◆ INSTRUCTIONS TO FOLLOW ◆
In the listing below, find the line holding "return bar_x(OTO_R - 1.4, x1" and the line holding "obj.matrix_world = Matrix.Identity(4)". Write out those two lines and all lines between, exactly, and nothing more.

◆ PROVIDED DATA ◆
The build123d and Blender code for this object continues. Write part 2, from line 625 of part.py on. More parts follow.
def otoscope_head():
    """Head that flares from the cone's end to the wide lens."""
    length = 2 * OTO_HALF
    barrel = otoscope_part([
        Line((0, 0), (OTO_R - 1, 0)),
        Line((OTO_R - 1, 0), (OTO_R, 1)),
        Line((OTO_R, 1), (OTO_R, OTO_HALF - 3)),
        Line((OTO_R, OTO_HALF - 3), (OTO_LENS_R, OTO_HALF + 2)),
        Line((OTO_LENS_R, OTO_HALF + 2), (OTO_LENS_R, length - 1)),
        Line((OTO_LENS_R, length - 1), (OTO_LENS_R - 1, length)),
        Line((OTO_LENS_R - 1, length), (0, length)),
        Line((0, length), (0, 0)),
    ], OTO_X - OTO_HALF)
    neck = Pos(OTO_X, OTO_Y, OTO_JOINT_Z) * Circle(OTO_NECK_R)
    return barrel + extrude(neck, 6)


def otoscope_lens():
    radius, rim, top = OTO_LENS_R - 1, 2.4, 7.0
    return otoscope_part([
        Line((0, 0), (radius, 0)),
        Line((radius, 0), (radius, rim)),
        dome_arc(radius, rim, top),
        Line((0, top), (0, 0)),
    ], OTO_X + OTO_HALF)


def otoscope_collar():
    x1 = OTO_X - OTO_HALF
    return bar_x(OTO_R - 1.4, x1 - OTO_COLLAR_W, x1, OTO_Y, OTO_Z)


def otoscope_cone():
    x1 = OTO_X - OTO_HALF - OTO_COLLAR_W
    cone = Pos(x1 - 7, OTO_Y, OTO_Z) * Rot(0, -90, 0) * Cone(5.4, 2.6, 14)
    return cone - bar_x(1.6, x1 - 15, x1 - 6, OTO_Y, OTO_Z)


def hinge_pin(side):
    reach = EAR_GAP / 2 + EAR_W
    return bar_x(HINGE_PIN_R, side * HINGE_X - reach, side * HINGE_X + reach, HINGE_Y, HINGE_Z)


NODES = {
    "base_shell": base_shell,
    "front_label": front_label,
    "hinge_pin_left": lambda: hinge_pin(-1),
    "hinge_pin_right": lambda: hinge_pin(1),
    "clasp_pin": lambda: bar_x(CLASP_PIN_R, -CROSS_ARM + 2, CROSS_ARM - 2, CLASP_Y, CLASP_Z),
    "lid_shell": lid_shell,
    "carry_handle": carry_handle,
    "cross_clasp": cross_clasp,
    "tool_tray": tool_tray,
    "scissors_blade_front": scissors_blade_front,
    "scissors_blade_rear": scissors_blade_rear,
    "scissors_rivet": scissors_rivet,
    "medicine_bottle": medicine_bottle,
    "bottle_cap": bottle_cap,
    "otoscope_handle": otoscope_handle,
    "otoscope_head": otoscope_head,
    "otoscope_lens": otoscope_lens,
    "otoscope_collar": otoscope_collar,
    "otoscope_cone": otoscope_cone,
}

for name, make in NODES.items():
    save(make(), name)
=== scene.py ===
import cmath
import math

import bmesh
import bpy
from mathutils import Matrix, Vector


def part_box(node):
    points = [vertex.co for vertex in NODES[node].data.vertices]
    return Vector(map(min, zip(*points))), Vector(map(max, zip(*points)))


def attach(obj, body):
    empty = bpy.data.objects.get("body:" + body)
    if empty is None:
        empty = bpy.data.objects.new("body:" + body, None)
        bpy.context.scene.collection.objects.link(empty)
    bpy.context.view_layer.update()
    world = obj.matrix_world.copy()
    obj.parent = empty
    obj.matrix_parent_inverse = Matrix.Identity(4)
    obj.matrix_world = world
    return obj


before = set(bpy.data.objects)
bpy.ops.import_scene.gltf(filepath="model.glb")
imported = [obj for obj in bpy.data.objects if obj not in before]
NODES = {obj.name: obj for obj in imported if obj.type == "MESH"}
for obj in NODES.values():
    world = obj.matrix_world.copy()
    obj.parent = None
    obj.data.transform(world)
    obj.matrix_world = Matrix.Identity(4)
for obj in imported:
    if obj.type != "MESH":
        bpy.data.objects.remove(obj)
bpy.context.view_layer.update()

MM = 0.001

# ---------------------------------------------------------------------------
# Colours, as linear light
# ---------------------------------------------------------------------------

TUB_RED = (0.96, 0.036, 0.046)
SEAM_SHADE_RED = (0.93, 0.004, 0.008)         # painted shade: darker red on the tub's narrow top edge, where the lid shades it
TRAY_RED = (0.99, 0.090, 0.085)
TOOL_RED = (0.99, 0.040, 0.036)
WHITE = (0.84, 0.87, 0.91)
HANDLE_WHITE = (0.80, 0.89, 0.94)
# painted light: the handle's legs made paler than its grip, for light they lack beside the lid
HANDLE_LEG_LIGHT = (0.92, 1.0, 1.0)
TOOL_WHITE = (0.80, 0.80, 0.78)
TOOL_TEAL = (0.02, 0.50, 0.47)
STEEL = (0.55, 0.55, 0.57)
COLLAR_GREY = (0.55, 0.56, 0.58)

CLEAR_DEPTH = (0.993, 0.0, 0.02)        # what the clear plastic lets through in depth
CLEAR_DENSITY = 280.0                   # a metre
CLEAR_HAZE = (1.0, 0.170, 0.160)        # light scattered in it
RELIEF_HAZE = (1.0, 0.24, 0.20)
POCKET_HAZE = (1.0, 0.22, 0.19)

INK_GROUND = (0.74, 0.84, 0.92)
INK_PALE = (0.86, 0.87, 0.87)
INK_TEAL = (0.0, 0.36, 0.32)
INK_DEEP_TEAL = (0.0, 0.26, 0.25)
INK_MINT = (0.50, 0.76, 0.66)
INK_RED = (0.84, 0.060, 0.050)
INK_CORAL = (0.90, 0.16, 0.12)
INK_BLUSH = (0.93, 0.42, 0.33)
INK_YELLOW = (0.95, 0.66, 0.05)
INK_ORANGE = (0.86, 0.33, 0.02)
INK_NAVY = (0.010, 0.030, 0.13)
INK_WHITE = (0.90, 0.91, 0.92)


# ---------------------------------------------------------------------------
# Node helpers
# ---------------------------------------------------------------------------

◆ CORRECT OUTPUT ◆
    return bar_x(OTO_R - 1.4, x1 - OTO_COLLAR_W, x1, OTO_Y, OTO_Z)


def otoscope_cone():
    x1 = OTO_X - OTO_HALF - OTO_COLLAR_W
    cone = Pos(x1 - 7, OTO_Y, OTO_Z) * Rot(0, -90, 0) * Cone(5.4, 2.6, 14)
    return cone - bar_x(1.6, x1 - 15, x1 - 6, OTO_Y, OTO_Z)


def hinge_pin(side):
    reach = EAR_GAP / 2 + EAR_W
    return bar_x(HINGE_PIN_R, side * HINGE_X - reach, side * HINGE_X + reach, HINGE_Y, HINGE_Z)


NODES = {
    "base_shell": base_shell,
    "front_label": front_label,
    "hinge_pin_left": lambda: hinge_pin(-1),
    "hinge_pin_right": lambda: hinge_pin(1),
    "clasp_pin": lambda: bar_x(CLASP_PIN_R, -CROSS_ARM + 2, CROSS_ARM - 2, CLASP_Y, CLASP_Z),
    "lid_shell": lid_shell,
    "carry_handle": carry_handle,
    "cross_clasp": cross_clasp,
    "tool_tray": tool_tray,
    "scissors_blade_front": scissors_blade_front,
    "scissors_blade_rear": scissors_blade_rear,
    "scissors_rivet": scissors_rivet,
    "medicine_bottle": medicine_bottle,
    "bottle_cap": bottle_cap,
    "otoscope_handle": otoscope_handle,
    "otoscope_head": otoscope_head,
    "otoscope_lens": otoscope_lens,
    "otoscope_collar": otoscope_collar,
    "otoscope_cone": otoscope_cone,
}

for name, make in NODES.items():
    save(make(), name)
=== scene.py ===
import cmath
import math

import bmesh
import bpy
from mathutils import Matrix, Vector


def part_box(node):
    points = [vertex.co for vertex in NODES[node].data.vertices]
    return Vector(map(min, zip(*points))), Vector(map(max, zip(*points)))


def attach(obj, body):
    empty = bpy.data.objects.get("body:" + body)
    if empty is None:
        empty = bpy.data.objects.new("body:" + body, None)
        bpy.context.scene.collection.objects.link(empty)
    bpy.context.view_layer.update()
    world = obj.matrix_world.copy()
    obj.parent = empty
    obj.matrix_parent_inverse = Matrix.Identity(4)
    obj.matrix_world = world
    return obj


before = set(bpy.data.objects)
bpy.ops.import_scene.gltf(filepath="model.glb")
imported = [obj for obj in bpy.data.objects if obj not in before]
NODES = {obj.name: obj for obj in imported if obj.type == "MESH"}
for obj in NODES.values():
    world = obj.matrix_world.copy()
    obj.parent = None
    obj.data.transform(world)
    obj.matrix_world = Matrix.Identity(4)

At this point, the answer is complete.